With some distributions, setting up a Samba share means installing the software and then manually configuring those shares via the /etc/samba/smb.conf file. There are some distributions that make the process considerably easier.

SEE: 40+ open source and Linux terms you need to know (TechRepublic Premium)

And then there’s MX Linux, which includes a tool that makes sharing folders via Samba incredibly easy. Let me show you how it’s done.

What you’ll need to share folders with Samba

The only things you’ll need to share out directories are a running instance of MX Linux and a user with sudo privileges. Once you have those things at the ready, let’s share some directories.

How to use MX Config Samba

The tool in question is MX Config Samba, and it’s installed in MX Linux by default. So too is Samba, so there’s zero installation to take care of. You’ll find MX Config Samba in the desktop menu: Just search for Samba after you open that menu (Figure A).

Figure A

MX Samba Config is ready to go.

Once the app opens (Figure B), click Add to create a new share.

Figure B

The MX Samba Config window makes it easy to create a share.

In the resulting window (Figure C), give the share a name, select the Path (the directory to be shared), add an optional comment and then configure the access rights according to your needs.

Figure C

Configuring a Samba share with MX Samba Config.

As to the access rights, you’ll need to configure them for both the owner — that’ll be you — and everyone else. You might also want to deny guest access to avoid any unwanted eyes from getting a peek into what’s available within the folder.

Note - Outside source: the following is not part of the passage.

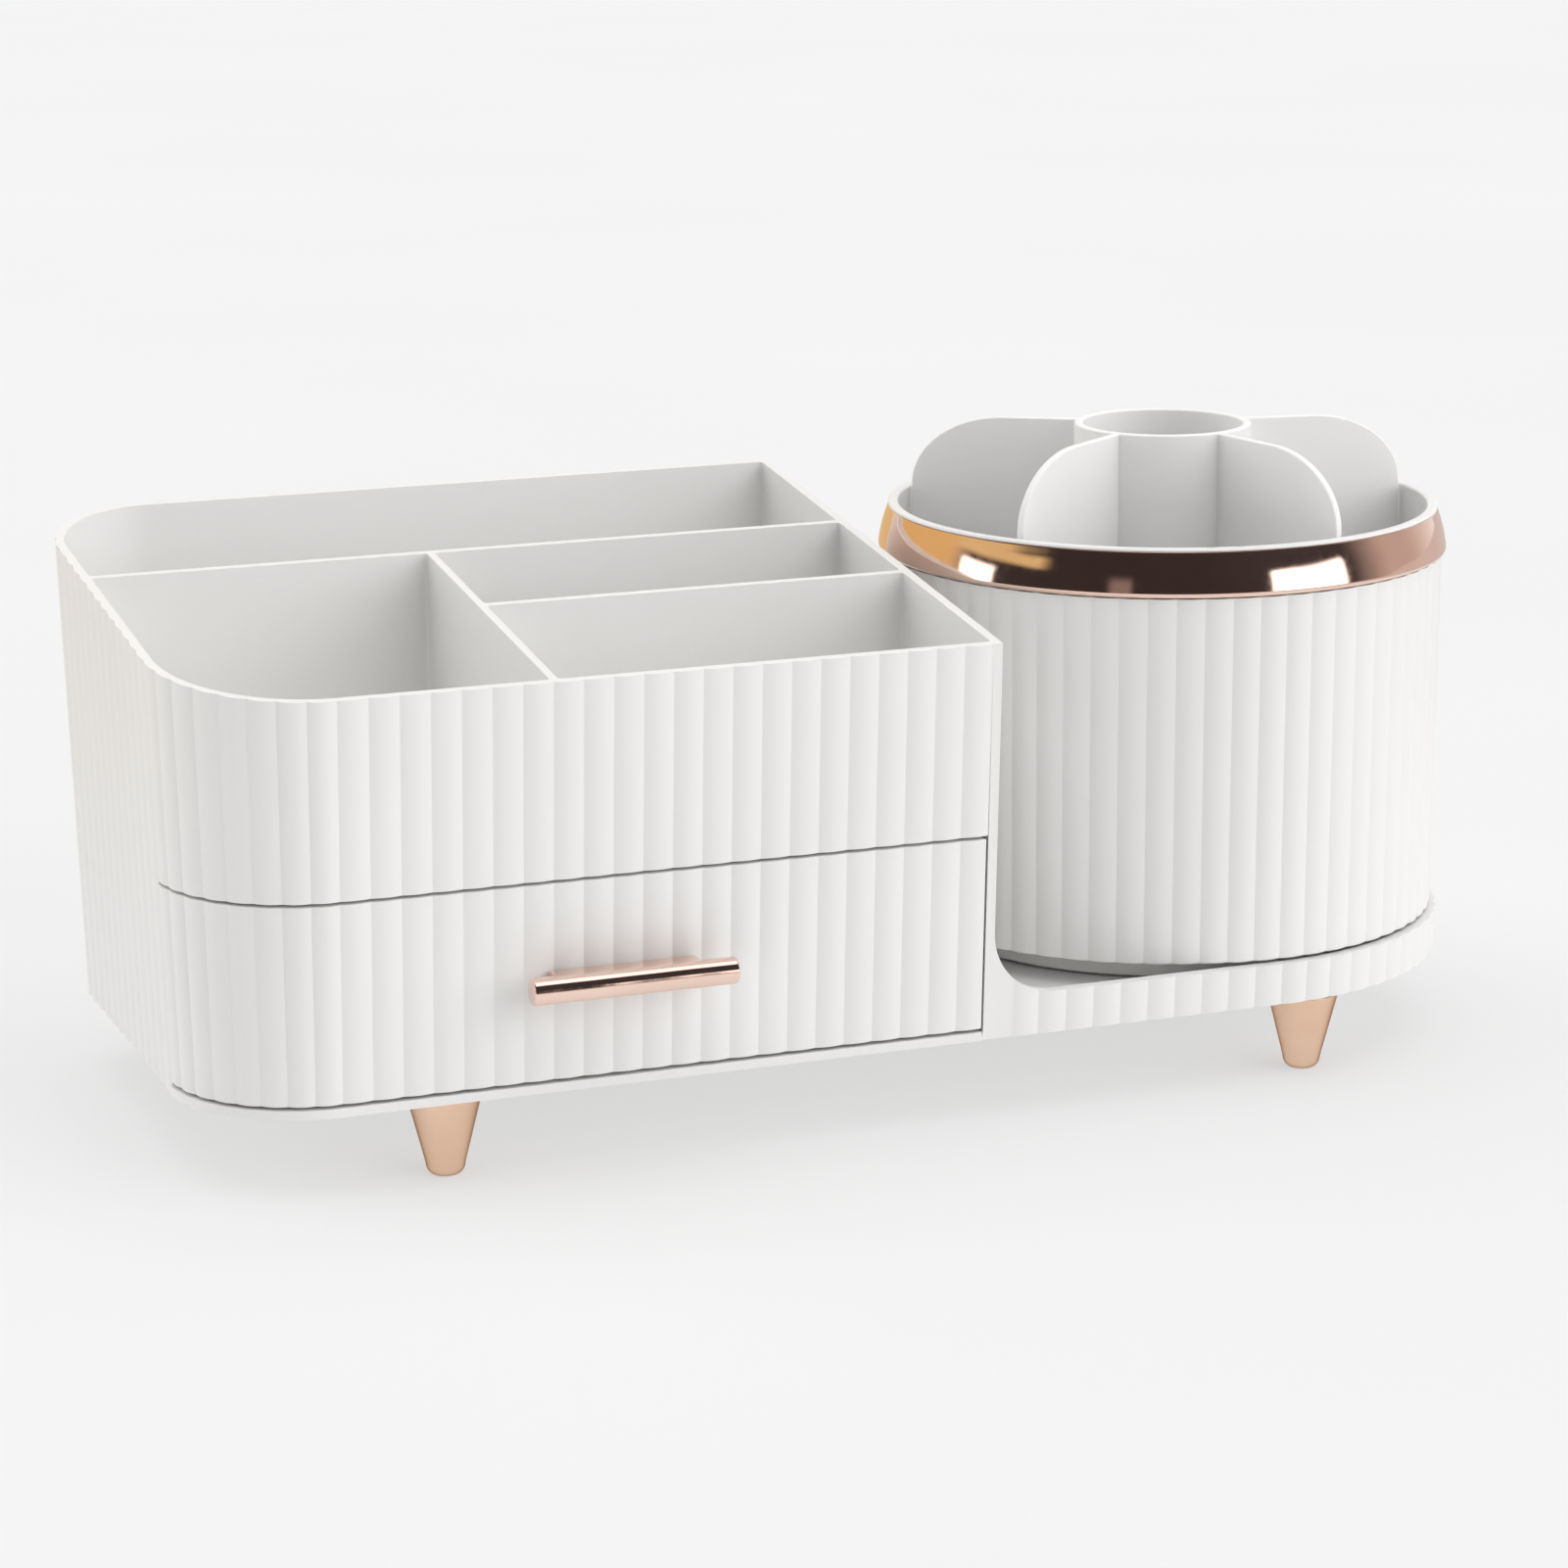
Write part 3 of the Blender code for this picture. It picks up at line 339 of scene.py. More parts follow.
def turned(name, profile, facets, closed=True):
    """Draws a profile of (radius, height) point by point, and spins it round the upright axis."""
    obj = plate(name)
    everything()
    bpy.ops.mesh.merge(type="CENTER")
    last = profile[0]
    move(last[0], 0.0, last[1])
    for point in profile[1:] + (profile[:1] if closed else []):
        bpy.ops.mesh.extrude_vertices_move(
            TRANSFORM_OT_translate={"value": (point[0] - last[0], 0.0, point[1] - last[1])}
        )
        last = point
    everything()
    bpy.ops.mesh.remove_doubles(threshold=0.002 * MM)
    everything()
    bpy.ops.mesh.spin(steps=facets, angle=TURN, center=(0.0, 0.0, 0.0), axis=(0.0, 0.0, 1.0))
    tidy()
    rest()
    return obj


# Fluted walls


def flute_share(step):
    """How deep a point lies in its flute, from one in the valley to zero on the crest."""
    return (1.0 - 2.0 * step / FLUTE_FACETS) ** 2


def carve_run(start, end, count, inward):
    """Presses flutes into a straight run of the outline, valleys at both of its ends."""
    start, end = Vector((*start, 0.0)), Vector((*end, 0.0))
    along = end - start
    facets = count * FLUTE_FACETS
    for step in range(FLUTE_FACETS // 2):

        def on_run(co):
            share = (co - start).dot(along) / along.length_squared
            if not -1e-4 < share < 1.0 + 1e-4 or (co - start - along * share).length > NEAR:
                return False
            place_in_flute = round(share * facets) % FLUTE_FACETS
            return place_in_flute in (step, FLUTE_FACETS - step)

        choose(on_run)
        depth = FLUTE_DEPTH * flute_share(step)
        move(inward[0] * depth, inward[1] * depth)


def carve_corner(centre, radius, first, count, span=QUARTER):
    """Presses flutes into a round corner, but for its two ends."""
    facets = count * FLUTE_FACETS
    for step in range(FLUTE_FACETS // 2):

        def on_corner(co):
            out = Vector((co.x - centre[0], co.y - centre[1]))
            if abs(out.length - radius) > NEAR:
                return False
            share = ((math.atan2(out.y, out.x) - first) % TURN) / span
            if not 1e-3 < share < 1.0 - 1e-3:
                return False
            return round(share * facets) % FLUTE_FACETS in (step, FLUTE_FACETS - step)

        choose(on_corner)
        scale = (radius - FLUTE_DEPTH * flute_share(step)) / radius
        stretch(scale, scale, 1.0, (*centre, 0.0))


def split_run(start, end, count):
    """Divides one straight edge of the outline into its flutes, and these into their facets."""
    low, high = Vector((*start, 0.0)), Vector((*end, 0.0))
    along = high - low
    choose(lambda co: min((co - low).length, (co - high).length) < NEAR)
    bpy.ops.mesh.subdivide(number_cuts=count - 1)

    def on_edge(co):
        share = (co - low).dot(along) / along.length_squared
        return -1e-4 < share < 1.0 + 1e-4 and (co - low - along * share).length < NEAR

    choose(on_edge)
    bpy.ops.mesh.subdivide(number_cuts=FLUTE_FACETS - 1)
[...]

Once you’ve configured the share, click OK to save.

Next, click on the Users tab and you’ll notice that it’s empty (Figure D).

Figure D

The MX Samba Config Users tab is a bit misleading.

Click Add and then, when prompted, give the new user a name and password. Click OK to save the user and you’ll be prompted for your sudo password. Upon successful authentication, the user is created and your Share is now ready to be accessed by that user.

The only caveat to this is that you can only add users who already have accounts on your system. If you want to share the directory out to those on your LAN without user accounts on your system, you must allow guest access. Otherwise, the only people who can access the share will be those with system accounts. If you’re worried about security, you can always allow Guest access which is automatically limited to read-only, while authenticated accounts can enjoy full read/write/execute access.

And that, my Linux-loving friends, is all there is to share out a directory with MX Linux. I wish every Linux distribution made this process so simple. But for those who have to regularly share directories to a LAN from Linux, MX Linux might be the best distribution for the job.